Not managing to ice skate much at the moment, but did go quad rolling recently with some friends. The first thing I noticed was that I'm so used to having a lot of balance support from the blade extending out behind the heel on a figure skate that I was alarmed at how little weight you can put in the heel of the boot on a quad roller. As you've only got the back wheels for support (which are just under the heel) then you really can't push your weight too far back on them or your foot just shoots out from under you!

It was had to find a spot in the quad rollers that was comfortable resting my whole weight on, whereas I can trivially stand at rest on ice without any concern - genuinely had no idea how much the bit sticking out the back of a figure skate helped with that!
Some moves were familiar, for instance crossovers were much the same action but forward was hard to do well while backward was suprisingly easy despite the lack of blade under my heel to support me - I wasn't anywhere near as stable as I am on the ice though. I found that my basic stroking on quad rollers emulated my stroking in figure skates in that I tend to rest on an outside edge, so I was always doing little C shapes as I stroked around the roller rink. I think this was actually really destabilising for my balance, but it was my natural inclination carrying over from the ice. I had a bash at backward stroking and this was actually harder than the backward crossovers. We had a girl with us that had been learning for a while and she was trying to teach me the half-lemon method where you would pump one foot while letting the other do the steering. I've never been a huge fan of this on ice and I found it hard in quad rollers, but after a little persistence then I managed to get off some solid basic stroking without the half lemon method - the hard part was trusting all my weight into one skate as I let the other leave the ground for the stroke - something I'm fine at on ice but didn't know the balance well enough on a quad roller for. Lemons were bizarrely difficult as well, though I remember learning those in figure skating and there's a lot going into them that you don't really appreciate until later and I think I was struggling to engage that knowledge in a quad roller.

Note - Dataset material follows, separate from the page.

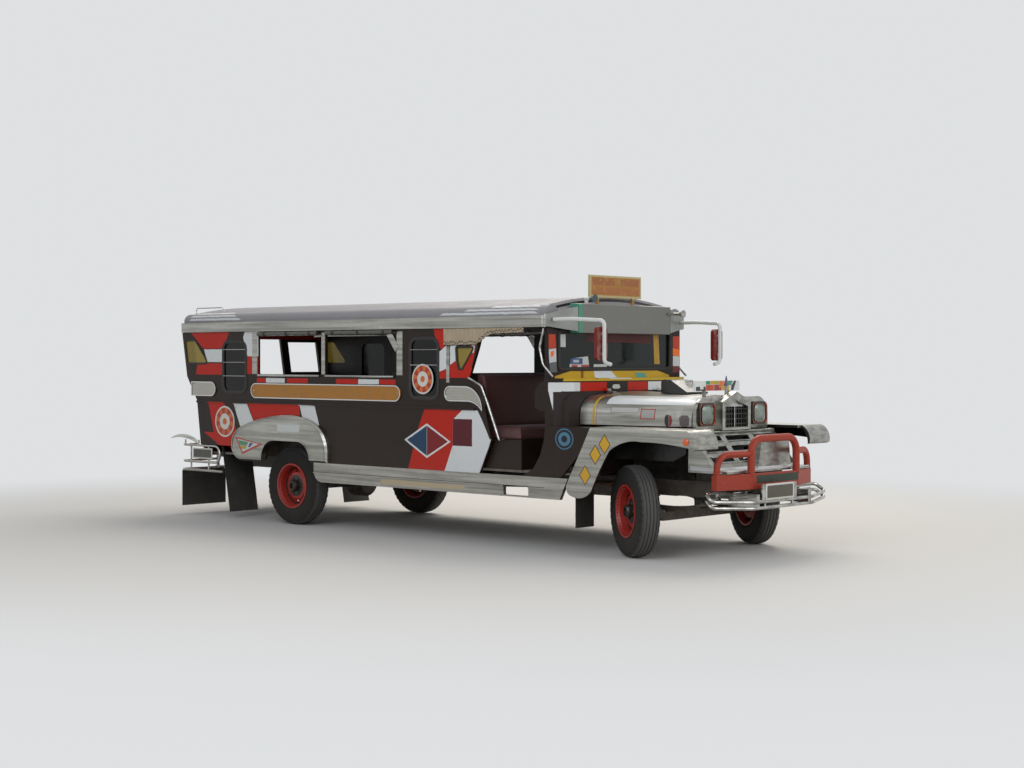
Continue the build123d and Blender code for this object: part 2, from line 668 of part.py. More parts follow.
# Cowl: foot-well sides and firewall below, a shouldered bulkhead behind the hood above, and the dash.
cowl_up_front = 3700
shelf_top = 1068
collar_back = 3440
collar_front = 3568
collar_half = 862
collar_top = 1368
collar_corner = 120
side_sweep = [(3125, sill_z + 1), (3560, sill_z + 1), (3830, 900), (3905, shelf_top), (3385, shelf_top),
              (3375, 960), (3330, 820), (3250, 700)]
with BuildPart() as cowl:
    for side in (-1, 1):
        skin = side_plane(side * cowl_low_half + (0 if side < 0 else cowl_sheet))
        slab(skin, stations(side_sweep), cowl_sheet)
    firewall = (at(cowl_up_front), at(cowl_up_front + cowl_sheet))
    block(firewall, (-cowl_low_half + 1, cowl_low_half - 1), (sill_z + 30, shelf_top))
    with BuildSketch(Plane.XY.offset(shelf_top - 24)) as shelf:
        with BuildLine():
            Polyline((at(3385), -cowl_low_half - cowl_sheet), (at(3905), -cowl_low_half - cowl_sheet),
                     (at(3905), -760), (at(3725), -760), (at(3725), 760), (at(3905), 760),
                     (at(3905), cowl_low_half + cowl_sheet), (at(3385), cowl_low_half + cowl_sheet),
                     close=True)
        make_face()
    extrude(shelf.sketch, amount=24)
    for inset, low, mode in ((0, shelf_top, Mode.ADD), (cowl_sheet, shelf_top - 28, Mode.SUBTRACT)):
        half = cowl_low_half + cowl_sheet - inset
        front = at(cowl_front - inset)
        with BuildSketch(Plane.XY.offset(low)) as bulkhead:
            with BuildLine():
                Line((at(3385) - 2 * inset, -half), (at(3420), -half))
                Line((at(3420), -half), (front, -hood_rear_half - 60 + inset / 2))
                Line((front, -hood_rear_half - 60 + inset / 2), (front, hood_rear_half + 60 - inset / 2))
                Line((front, hood_rear_half + 60 - inset / 2), (at(3420), half))
                Line((at(3420), half), (at(3385) - 2 * inset, half))
                Line((at(3385) - 2 * inset, half), (at(3385) - 2 * inset, -half))
            make_face()
        extrude(bulkhead.sketch, amount=window_sill_z + 5 - inset - low, mode=mode)
    for inset, mode in ((0, Mode.ADD), (cowl_sheet, Mode.SUBTRACT)):
        half = collar_half - inset
        with BuildSketch(cross_plane(at(collar_back - 2 * inset))) as collar:
            with BuildLine():
                Polyline((-half, shelf_top), (-half, collar_top - inset), (half, collar_top - inset),
                         (half, shelf_top), close=True)
            make_face()
            fillet(collar.vertices().group_by(Axis.Y)[-1], collar_corner - inset)
        extrude(collar.sketch, amount=collar_front - collar_back + inset, mode=mode)
    screen_foot = at(screen_x - 10)
    block((screen_foot, at(3440)), (-pillar_half, pillar_half), (window_sill_z - 20, window_sill_z + 5))
    dash = [(3240, 1230), (3300, 1200), (3390, 1200), (3390, 1460), (screen_x - 10, 1460), (3290, 1430),
            (3240, 1370)]
    slab(side_plane(cowl_low_half - 5), stations(dash), 2 * cowl_low_half - 10)
    hinge_x, hinge_z = at(hood_hinge[0]), hood_hinge[1]
    for side in (-1, 1):
        for ear in (-1, 1):
            y = side * 350 + ear * 31
            block((at(cowl_front) - 5, hinge_x + 8), (y - 5, y + 5), (hinge_z - 10, hinge_z + 10))
        rod((hinge_x, side * 350 - 30, hinge_z), (hinge_x, side * 350 + 30, hinge_z), 5)
save(cowl, "cowl")

# Hood: a U-shaped stainless shell that tapers forward and lifts at its back edge.
hood_shoulder = 160


def hood_section(half, top, inset):
    """Line of the hood's skin from one bottom edge over the top to the other."""
    side = half - inset
    crest = top - inset
    edge = hood_bottom if inset == 0 else hood_bottom - 10
    shoulder = hood_shoulder - inset
    return [
        Line((-side, edge), (side, edge)),
        Line((side, edge), (side, crest - 30 - shoulder)),
        ThreePointArc((side, crest - 30 - shoulder),
                      (side - 0.3 * shoulder, crest - 30 - 0.3 * shoulder),
                      (side - shoulder, crest - 30)),
        ThreePointArc((side - shoulder, crest - 30), (0, crest), (-side + shoulder, crest - 30)),
        ThreePointArc((-side + shoulder, crest - 30),
                      (-side + 0.3 * shoulder, crest - 30 - 0.3 * shoulder),
                      (-side, crest - 30 - shoulder)),
        Line((-side, crest - 30 - shoulder), (-side, edge)),
    ]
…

I know there're 3 turns in quad rollers and I did attempt a few by the barrier (my forward outside 3 turns are very strong on ice) but they were terrifyingly hard on quad rollers, I didn't have the balance confidence to get a strong enough edge going into them and the turn was just yuck as well not knowing where the weight should be as you pivot.

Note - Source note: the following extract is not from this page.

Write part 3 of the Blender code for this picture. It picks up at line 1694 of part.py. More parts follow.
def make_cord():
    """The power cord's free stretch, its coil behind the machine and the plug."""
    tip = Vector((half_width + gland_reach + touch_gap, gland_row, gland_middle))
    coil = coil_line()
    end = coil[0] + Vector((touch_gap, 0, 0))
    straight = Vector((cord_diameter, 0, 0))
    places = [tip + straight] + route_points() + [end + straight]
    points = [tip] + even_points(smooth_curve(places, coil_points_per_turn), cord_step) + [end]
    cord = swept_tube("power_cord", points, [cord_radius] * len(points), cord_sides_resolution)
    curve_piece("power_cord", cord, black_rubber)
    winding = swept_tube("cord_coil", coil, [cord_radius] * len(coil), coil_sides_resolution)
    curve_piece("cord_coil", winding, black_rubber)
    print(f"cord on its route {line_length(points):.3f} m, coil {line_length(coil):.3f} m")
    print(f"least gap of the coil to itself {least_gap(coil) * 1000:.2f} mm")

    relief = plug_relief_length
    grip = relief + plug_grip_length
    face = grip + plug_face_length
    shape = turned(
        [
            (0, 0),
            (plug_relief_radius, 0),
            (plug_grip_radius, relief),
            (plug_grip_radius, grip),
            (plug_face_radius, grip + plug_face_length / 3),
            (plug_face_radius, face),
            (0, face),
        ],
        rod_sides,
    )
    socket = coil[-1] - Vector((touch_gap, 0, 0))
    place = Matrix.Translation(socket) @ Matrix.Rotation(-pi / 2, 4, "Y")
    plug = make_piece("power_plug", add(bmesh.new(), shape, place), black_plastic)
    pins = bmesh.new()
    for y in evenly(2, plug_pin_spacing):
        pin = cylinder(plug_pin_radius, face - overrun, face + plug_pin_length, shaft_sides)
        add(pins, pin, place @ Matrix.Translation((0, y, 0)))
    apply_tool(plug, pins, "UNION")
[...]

Overall I was pretty pleased at how fast I picked it up, particularly compared to the other newbies in our group, but there's no way in hell I'm giving up the blades

Also I was sweating ABSOLUTE BUCKETS by the end, maintaining the foreign balance style was really hard work and my posture was a mess trying to keep me up, I think I was doing a proper neanderthal pose most of the time

Anyone else enjoyed putting their figure skating into some quad rolling (or vice versa)?